Of the lines listed below, return exactly those that run from the line containing "bpy.data.objects.remove(obj)" through the line containing "scene.collection.objects.link(card)", both included.
begin Data shown
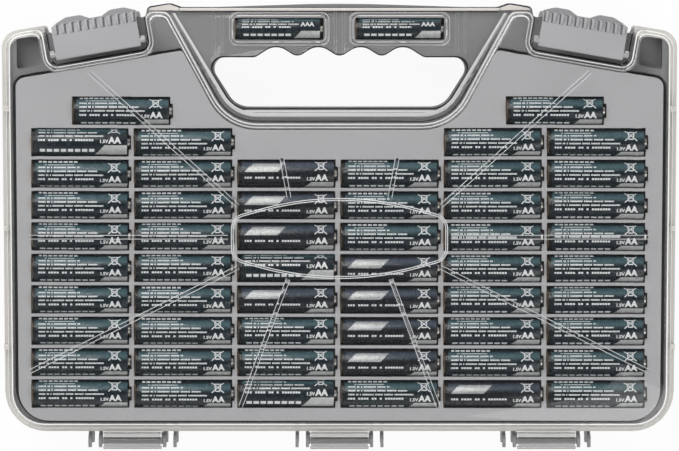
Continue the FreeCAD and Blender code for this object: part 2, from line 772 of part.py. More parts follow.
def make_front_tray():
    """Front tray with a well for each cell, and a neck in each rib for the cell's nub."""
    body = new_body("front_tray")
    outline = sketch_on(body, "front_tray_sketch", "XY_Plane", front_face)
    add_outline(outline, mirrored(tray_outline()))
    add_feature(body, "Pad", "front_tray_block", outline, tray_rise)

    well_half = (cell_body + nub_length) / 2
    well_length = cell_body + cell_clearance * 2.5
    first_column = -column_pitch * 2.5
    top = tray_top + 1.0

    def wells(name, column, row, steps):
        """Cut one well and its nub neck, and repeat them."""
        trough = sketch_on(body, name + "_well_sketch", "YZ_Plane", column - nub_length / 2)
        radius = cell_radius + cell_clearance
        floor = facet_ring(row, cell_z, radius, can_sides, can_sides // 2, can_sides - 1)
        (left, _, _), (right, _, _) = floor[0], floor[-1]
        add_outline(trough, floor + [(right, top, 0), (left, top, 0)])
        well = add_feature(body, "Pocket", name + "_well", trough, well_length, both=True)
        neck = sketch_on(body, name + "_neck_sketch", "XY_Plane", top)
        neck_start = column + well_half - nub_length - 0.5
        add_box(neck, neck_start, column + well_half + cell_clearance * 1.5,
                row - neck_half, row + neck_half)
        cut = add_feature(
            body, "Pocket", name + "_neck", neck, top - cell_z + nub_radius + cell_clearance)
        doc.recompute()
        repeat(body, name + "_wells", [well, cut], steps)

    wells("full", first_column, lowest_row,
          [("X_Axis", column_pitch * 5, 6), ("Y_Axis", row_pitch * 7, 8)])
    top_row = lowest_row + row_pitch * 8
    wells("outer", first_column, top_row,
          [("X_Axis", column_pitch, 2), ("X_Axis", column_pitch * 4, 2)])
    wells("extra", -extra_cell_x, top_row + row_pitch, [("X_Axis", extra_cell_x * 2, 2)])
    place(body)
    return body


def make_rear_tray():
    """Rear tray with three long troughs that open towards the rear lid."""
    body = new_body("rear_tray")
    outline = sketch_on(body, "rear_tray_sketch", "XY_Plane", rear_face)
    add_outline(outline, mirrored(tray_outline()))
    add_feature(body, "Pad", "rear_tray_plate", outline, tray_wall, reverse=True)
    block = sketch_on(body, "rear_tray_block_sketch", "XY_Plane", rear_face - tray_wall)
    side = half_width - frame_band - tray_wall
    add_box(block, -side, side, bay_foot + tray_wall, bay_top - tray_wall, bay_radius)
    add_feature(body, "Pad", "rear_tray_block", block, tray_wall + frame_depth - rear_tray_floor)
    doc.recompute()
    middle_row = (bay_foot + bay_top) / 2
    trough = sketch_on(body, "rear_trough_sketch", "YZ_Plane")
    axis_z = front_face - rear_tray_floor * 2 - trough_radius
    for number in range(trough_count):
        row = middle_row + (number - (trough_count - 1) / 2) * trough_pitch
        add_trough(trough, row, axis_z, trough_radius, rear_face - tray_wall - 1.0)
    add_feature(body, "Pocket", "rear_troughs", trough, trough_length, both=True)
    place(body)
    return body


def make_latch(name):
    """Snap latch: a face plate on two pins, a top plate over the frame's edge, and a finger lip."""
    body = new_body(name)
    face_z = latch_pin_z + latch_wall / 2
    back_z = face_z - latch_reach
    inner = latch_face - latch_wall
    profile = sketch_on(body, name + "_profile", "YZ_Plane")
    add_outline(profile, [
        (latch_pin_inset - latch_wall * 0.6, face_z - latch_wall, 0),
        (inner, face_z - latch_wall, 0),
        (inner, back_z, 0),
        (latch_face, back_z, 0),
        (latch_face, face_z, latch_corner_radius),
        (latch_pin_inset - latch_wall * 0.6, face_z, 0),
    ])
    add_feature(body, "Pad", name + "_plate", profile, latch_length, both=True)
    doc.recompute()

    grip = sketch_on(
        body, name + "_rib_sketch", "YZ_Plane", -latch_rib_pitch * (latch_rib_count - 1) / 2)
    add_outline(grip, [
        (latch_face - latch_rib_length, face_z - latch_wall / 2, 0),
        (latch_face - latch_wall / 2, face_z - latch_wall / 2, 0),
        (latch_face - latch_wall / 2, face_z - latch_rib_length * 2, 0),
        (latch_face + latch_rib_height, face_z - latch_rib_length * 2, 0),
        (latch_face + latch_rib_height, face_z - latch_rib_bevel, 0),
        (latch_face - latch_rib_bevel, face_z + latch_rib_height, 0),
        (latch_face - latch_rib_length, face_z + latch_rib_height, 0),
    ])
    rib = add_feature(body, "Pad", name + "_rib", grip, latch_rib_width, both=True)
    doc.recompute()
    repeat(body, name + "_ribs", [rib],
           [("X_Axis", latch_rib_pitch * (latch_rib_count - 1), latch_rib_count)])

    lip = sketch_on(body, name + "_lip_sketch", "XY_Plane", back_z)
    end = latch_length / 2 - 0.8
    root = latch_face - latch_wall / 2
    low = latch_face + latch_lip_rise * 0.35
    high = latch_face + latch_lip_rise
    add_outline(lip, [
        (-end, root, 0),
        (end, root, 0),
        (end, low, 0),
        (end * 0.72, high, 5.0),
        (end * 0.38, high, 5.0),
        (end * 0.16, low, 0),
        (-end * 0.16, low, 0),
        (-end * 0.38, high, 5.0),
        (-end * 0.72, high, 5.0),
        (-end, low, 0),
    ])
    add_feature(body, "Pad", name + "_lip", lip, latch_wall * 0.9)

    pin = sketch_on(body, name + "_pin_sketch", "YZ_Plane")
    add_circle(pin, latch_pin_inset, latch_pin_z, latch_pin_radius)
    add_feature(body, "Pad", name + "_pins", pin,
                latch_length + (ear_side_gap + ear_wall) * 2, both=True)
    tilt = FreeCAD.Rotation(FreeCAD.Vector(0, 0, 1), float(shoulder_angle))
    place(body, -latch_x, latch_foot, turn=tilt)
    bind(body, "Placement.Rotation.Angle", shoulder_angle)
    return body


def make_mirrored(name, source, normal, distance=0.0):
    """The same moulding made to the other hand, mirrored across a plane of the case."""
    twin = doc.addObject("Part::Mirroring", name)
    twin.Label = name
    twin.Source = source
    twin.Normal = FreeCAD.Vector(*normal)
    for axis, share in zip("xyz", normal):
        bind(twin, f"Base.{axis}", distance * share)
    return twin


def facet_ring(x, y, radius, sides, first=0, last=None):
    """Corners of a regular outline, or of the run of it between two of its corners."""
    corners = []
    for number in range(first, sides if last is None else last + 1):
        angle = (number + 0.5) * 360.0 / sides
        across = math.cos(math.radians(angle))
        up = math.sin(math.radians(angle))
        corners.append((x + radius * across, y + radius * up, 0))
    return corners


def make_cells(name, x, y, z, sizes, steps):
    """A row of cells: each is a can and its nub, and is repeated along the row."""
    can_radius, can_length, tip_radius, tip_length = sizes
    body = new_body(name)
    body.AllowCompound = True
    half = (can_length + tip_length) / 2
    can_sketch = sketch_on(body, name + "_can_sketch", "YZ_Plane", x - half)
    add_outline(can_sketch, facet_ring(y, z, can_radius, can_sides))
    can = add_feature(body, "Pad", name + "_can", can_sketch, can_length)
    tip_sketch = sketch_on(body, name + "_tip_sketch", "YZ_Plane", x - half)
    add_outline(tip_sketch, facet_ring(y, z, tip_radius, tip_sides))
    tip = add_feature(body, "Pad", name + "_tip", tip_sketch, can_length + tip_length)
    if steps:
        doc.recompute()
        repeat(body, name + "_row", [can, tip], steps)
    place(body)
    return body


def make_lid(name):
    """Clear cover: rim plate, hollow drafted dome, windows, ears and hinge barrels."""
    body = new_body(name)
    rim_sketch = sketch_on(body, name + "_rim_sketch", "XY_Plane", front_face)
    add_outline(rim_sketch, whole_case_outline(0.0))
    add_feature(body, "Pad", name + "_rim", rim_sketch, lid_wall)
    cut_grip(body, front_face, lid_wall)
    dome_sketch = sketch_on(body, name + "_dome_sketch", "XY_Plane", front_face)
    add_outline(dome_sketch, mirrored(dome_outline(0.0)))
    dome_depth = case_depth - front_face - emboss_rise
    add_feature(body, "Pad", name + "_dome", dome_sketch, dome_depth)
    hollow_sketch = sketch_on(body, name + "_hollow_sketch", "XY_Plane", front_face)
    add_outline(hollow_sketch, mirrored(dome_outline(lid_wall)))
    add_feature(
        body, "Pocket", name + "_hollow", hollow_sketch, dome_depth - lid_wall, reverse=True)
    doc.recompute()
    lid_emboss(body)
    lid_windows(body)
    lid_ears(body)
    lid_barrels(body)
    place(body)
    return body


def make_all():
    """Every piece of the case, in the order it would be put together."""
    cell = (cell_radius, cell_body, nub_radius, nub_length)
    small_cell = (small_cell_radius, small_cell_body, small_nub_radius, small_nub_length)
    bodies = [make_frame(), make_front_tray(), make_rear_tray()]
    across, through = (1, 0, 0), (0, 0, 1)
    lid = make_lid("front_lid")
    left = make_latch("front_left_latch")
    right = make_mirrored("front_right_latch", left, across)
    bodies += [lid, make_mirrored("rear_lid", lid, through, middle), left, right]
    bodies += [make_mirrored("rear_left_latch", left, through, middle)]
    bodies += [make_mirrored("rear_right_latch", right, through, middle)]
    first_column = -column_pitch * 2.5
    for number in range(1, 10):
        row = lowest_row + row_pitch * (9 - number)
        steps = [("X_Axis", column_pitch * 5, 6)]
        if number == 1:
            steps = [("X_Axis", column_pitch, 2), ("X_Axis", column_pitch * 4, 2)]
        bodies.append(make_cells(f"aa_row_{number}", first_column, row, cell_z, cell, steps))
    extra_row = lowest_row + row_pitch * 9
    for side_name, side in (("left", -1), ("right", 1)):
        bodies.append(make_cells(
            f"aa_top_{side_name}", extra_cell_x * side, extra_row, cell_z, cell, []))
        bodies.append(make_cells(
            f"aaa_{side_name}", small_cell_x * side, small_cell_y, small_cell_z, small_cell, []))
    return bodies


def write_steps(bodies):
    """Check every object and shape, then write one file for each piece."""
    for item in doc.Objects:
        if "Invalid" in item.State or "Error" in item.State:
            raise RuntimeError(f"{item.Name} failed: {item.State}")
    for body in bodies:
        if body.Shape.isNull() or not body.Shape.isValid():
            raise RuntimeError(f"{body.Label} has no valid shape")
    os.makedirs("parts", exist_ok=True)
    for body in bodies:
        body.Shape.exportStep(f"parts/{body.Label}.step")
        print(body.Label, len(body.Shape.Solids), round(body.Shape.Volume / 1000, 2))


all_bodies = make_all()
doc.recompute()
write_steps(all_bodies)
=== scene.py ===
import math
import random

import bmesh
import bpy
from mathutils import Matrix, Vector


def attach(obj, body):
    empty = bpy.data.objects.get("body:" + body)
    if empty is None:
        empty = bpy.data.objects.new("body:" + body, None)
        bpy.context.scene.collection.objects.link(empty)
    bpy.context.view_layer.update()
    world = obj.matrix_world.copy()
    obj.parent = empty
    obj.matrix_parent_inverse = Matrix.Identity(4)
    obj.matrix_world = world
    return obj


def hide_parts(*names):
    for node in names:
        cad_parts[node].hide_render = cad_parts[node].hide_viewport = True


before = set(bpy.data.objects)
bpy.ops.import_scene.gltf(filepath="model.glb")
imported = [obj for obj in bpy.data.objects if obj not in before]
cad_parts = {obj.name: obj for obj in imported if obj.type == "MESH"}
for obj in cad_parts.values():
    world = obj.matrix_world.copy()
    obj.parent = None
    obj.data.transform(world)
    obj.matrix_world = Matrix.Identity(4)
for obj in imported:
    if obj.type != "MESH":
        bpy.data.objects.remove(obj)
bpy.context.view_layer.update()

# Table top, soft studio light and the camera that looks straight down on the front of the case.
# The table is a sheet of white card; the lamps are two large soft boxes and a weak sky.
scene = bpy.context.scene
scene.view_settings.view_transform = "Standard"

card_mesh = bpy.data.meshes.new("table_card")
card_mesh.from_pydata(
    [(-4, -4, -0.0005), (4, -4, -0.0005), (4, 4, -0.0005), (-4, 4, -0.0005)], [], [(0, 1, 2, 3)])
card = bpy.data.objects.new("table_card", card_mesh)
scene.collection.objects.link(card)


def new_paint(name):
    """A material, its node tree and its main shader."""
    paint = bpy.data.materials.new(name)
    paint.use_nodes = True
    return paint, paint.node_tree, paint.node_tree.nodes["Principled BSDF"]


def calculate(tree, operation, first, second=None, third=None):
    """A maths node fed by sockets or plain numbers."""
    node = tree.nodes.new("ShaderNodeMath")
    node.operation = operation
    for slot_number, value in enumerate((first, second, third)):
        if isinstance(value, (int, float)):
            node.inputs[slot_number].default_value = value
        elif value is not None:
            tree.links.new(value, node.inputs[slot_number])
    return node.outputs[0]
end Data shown
Written reply:
        bpy.data.objects.remove(obj)
bpy.context.view_layer.update()

# Table top, soft studio light and the camera that looks straight down on the front of the case.
# The table is a sheet of white card; the lamps are two large soft boxes and a weak sky.
scene = bpy.context.scene
scene.view_settings.view_transform = "Standard"

card_mesh = bpy.data.meshes.new("table_card")
card_mesh.from_pydata(
    [(-4, -4, -0.0005), (4, -4, -0.0005), (4, 4, -0.0005), (-4, 4, -0.0005)], [], [(0, 1, 2, 3)])
card = bpy.data.objects.new("table_card", card_mesh)
scene.collection.objects.link(card)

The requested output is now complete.